- _GIVEN REQUEST_
How many lines in the records below contain the word "finishes"? Answer with the number alone.
-- start EXERCISE INPUTS --
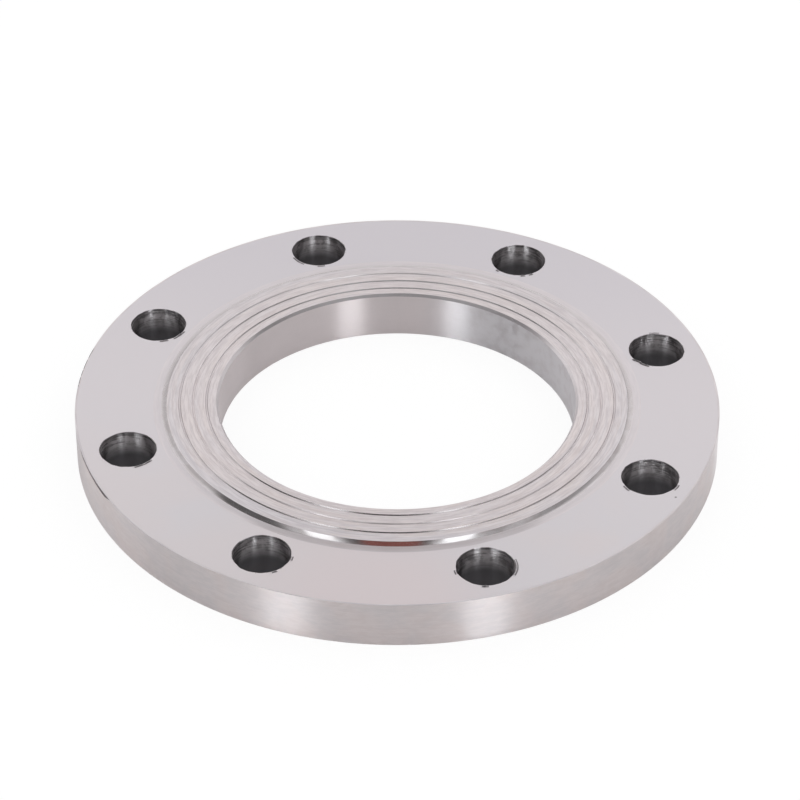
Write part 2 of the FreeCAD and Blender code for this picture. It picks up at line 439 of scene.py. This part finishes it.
def rim_steel():
    """The rim: a fine even grain that turning lines run through, painted shade in the nick, painted shade at
    its far left and a painted highlight at its far right.
    """
    finish = new_finish("rim_steel")
    place, radius, direction, z = finish.round_the_axis()
    lines = finish.lines(8.0, 2500.0, direction, z)
    grain = finish.noise(place, 900.0, 3.0, 0.6)
    clouds = finish.noise(place, 60.0, 2.0)
    brushed = finish.lines(26.0, 700.0, direction, z)
    colour = finish.mix((0.705, 0.635, 0.630, 1), (0.685, 0.645, 0.655, 1), finish.climb(clouds, 0.42, 0.58))
    colour = finish.mix(colour, (0.79, 0.73, 0.73, 1), 0.5 * finish.climb(brushed, 0.36, 0.64))
    # Painted shade at the rim's far left and a painted highlight at its far right
    side_shade_and_highlight = finish.toward(direction, to_the_right)
    colour = finish.mix(colour, (0.40, 0.385, 0.40, 1), 0.6 * finish.climb(side_shade_and_highlight, -0.93, -1.0))
    colour = finish.mix(colour, (0.95, 0.93, 0.94, 1), finish.climb(side_shade_and_highlight, 0.955, 0.995))
    colour = finish.mix(colour, (0.56, 0.51, 0.515, 1), 0.5 * lines)

    # The painted shade in the nick, deepest at its middle
    beside = finish.toward(direction, nick_angle)
    along = finish.climb(beside, math.cos(nick_half), math.cos(0.6 * nick_half))
    down = PLATE * MM - z
    nick_shade = finish.climb(along * nick_below * MM - down, 0.0, 0.2 * MM)
    nick_shade = nick_shade * (0.85 + 0.15 * finish.climb(grain, 0.4, 0.6))
    return finish.steel(
        Base_Color=finish.mix(colour, (0.04, 0.02, 0.025, 1), nick_shade),
        Metallic=1.0,
        Roughness=0.24 + 0.12 * clouds,
        Anisotropic=1.0,
        Anisotropic_Rotation=0.25,
        Normal=finish.bump(0.9 * clouds + 0.1 * grain, 1.5e-4),
    )


rim = rim_steel()
finishes.append(rim)
flat_margin, edge, nick_margin = 0.6, 0.04, 0.15
rim_steps = 8
FLAT_OUTSIDE = RIM - flat_margin
rounding = [
    (RIM - edge * (1 - math.sin(turn)), edge * (1 - math.cos(turn)))
    for turn in np.radians((0, 30, 60, 90))
]
profile = [(FLAT_OUTSIDE, 0)] + rounding
rim_heights = np.linspace(edge, PLATE - nick_below - nick_margin, rim_steps + 1)
profile += [(RIM, height) for height in rim_heights[1:]]
nick_rows = slice(len(profile), len(profile) + 2)
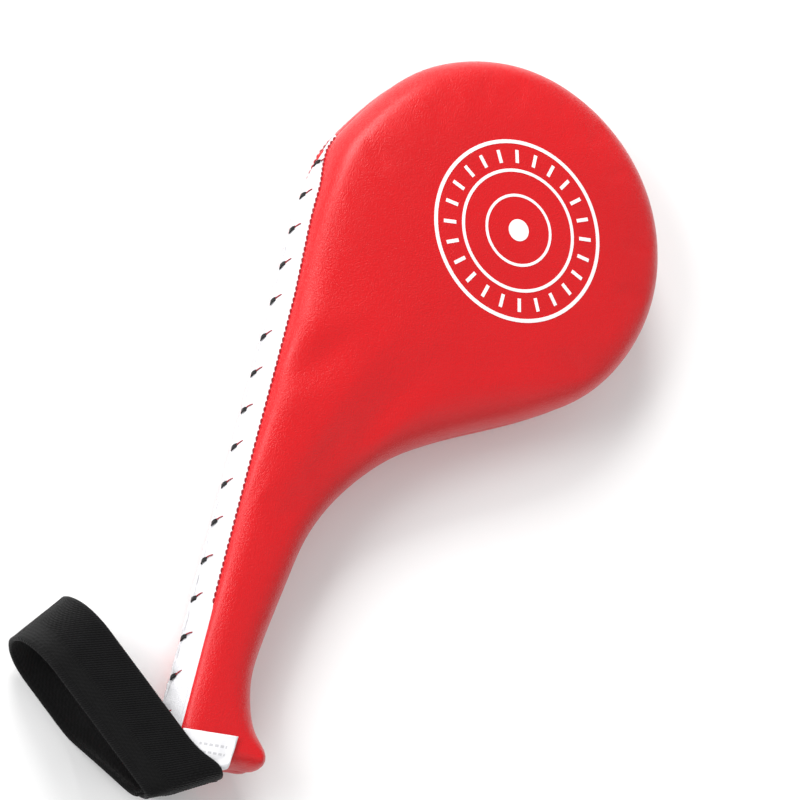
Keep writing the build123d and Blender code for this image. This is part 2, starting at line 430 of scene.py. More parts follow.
class TwistedYarn(EffectGroup):
    """Slanting plies of a twisted thread."""

    def fill(self, wiring: Wiring, source: Node, result: Node) -> None:
        """Diagonal bands with fine fibre noise."""
        plies = wiring.add(
            "ShaderNodeTexWave", wave_type="BANDS", bands_direction="DIAGONAL", i_Distortion=1.2
        )
        fibres = wiring.add("ShaderNodeTexNoise", i_Detail=4.0)
        for made, factor in ((plies, 1.0), (fibres, 4.0)):
            wiring.join(source.outputs["Vector"], made.inputs["Vector"])
            wiring.join(wiring.maths("MULTIPLY", source.outputs["Scale"], factor), made.inputs["Scale"])
        height = wiring.maths("MULTIPLY_ADD", fibres.outputs["Fac"], 0.35, plies.outputs["Fac"])
        wiring.join(height, result.inputs["Height"])
        wiring.join(plies.outputs["Fac"], result.inputs["Mask"])


class RibbedWeave(EffectGroup):
    """Crosswise ribs of elastic webbing, each broken into short picks, with corded edges."""

    def fill(self, wiring: Wiring, source: Node, result: Node) -> None:
        """Ribs along U, picks along V, both in metres on the band's own map."""
        split = wiring.add("ShaderNodeSeparateXYZ")
        wiring.join(source.outputs["Vector"], split.inputs[0])
        along, across = split.outputs[0], split.outputs[1]
        slanted = wiring.maths("MULTIPLY_ADD", across, source.outputs["Slant"], along)
        turns = wiring.maths("DIVIDE", wiring.maths("MULTIPLY", slanted, math.tau), source.outputs["Rib"])
        ribs = wiring.wave(turns)
        half = wiring.maths("MULTIPLY", turns, 0.5)
        stagger = wiring.maths("MULTIPLY", wiring.maths("SINE", half), 1.6)
        around = wiring.maths("MULTIPLY", across, math.tau)
        picks_turn = wiring.maths("DIVIDE", around, source.outputs["Pick"])
        picks = wiring.wave(wiring.maths("ADD", picks_turn, stagger))
        body = wiring.maths(
            "MULTIPLY", wiring.maths("POWER", ribs, 0.7), wiring.maths("MULTIPLY_ADD", picks, 0.45, 0.55)
        )
        edge = wiring.ramp(wiring.maths("ABSOLUTE", across), 0.0132, 0.0142)
        cord = wiring.maths("MULTIPLY", edge, 0.35)
        lowered = wiring.maths("MULTIPLY", body, wiring.maths("MULTIPLY_ADD", edge, -0.5, 1.0))
        height = wiring.maths("ADD", lowered, cord)
        wiring.join(height, result.inputs["Height"])
        wiring.join(body, result.inputs["Mask"])
        wiring.join(edge, result.inputs["Selvage"])


GRAIN = PressedGrain("pressed_grain", (("Scale", 900.0), ("Pores", 0.3)), ("Height", "Mask"))
DRIFT = SlowDrift("slow_drift", (("Scale", 12.0),), ("Broad", "Patchy"))
SEAM_SHADE = SeamShade("painted_seam_shade", (("Reach", 0.006),), ("Band", "PaintedShade"))
YARN = TwistedYarn("twisted_yarn", (("Scale", 900.0),), ("Height", "Mask"))
WEAVE = RibbedWeave(
    "ribbed_weave", (("Rib", 0.0011), ("Pick", 0.0016), ("Slant", 0.12)), ("Height", "Mask", "Selvage")
)


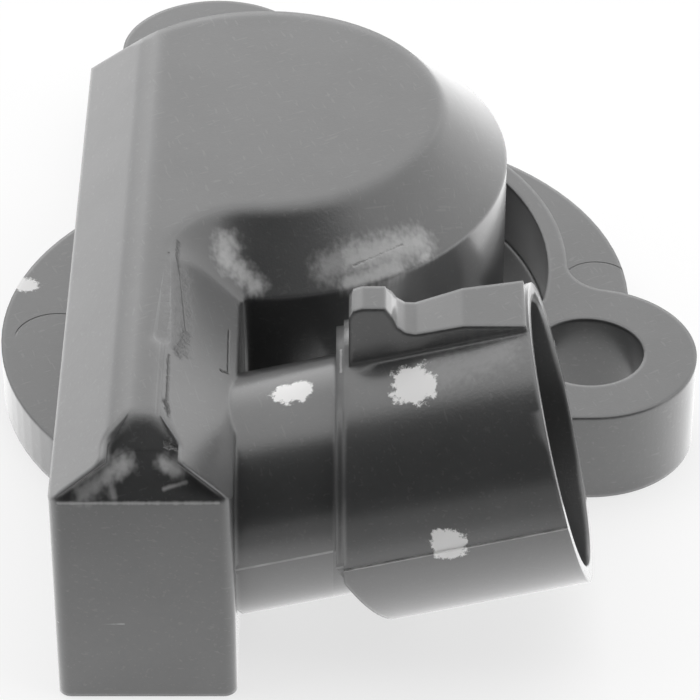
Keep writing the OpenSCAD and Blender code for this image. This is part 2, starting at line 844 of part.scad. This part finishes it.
// A printed trace: a pad under its terminal, a radial run, and an arc to the end of a track
module trace(i, r, from, to) {
    color(silver_color) union() {
        translate([0, 0, track_z]) rotate([0, 0, from])
            rotate_extrude(angle = to - from) translate([r - trace_w / 2, 0]) square([trace_w, track_t]);
        rotate([0, 0, pad_angle(i)]) translate([min(r, pad_reach(i)), -trace_w / 2, track_z])
            cube([abs(pad_reach(i) - r), trace_w, track_t]);
        translate([strip_x[i] - strip_w / 2, pad_y - pad_len / 2, track_z]) cube([strip_w, pad_len, track_t]);
    }
}

module supply_trace() {
    trace(0, resistor_r, pad_angle(0), 360 + track_start);
}

module signal_trace() {
    trace(1, collector_r, track_end, pad_angle(1));
}

module ground_trace() {
    trace(2, resistor_r, track_end, pad_angle(2));
}

// A bent contact clip that stands on a strip and bears on the pad above it
module clip(i) {
    sheet_t = 0.15;
    back = pad_y + pad_len / 2;
    front = pad_y - pad_len / 2;
    color(brass_color) translate([strip_x[i] - strip_w / 2, 0, strip_z + strip_t])
        rotate([90, 0, 90]) linear_extrude(strip_w) polygon([
            [front, 0],
            [back - 0.1, 0],
            [back, 0.1],
            [back, clip_h - 0.1],
            [back - 0.1, clip_h],
            [front, clip_h],
            [front, clip_h - sheet_t],
            [back - sheet_t, clip_h - sheet_t],
            [back - sheet_t, sheet_t],
            [front, sheet_t]]);
}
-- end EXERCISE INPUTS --
- _SOLUTION TO THE EXERCISE_
3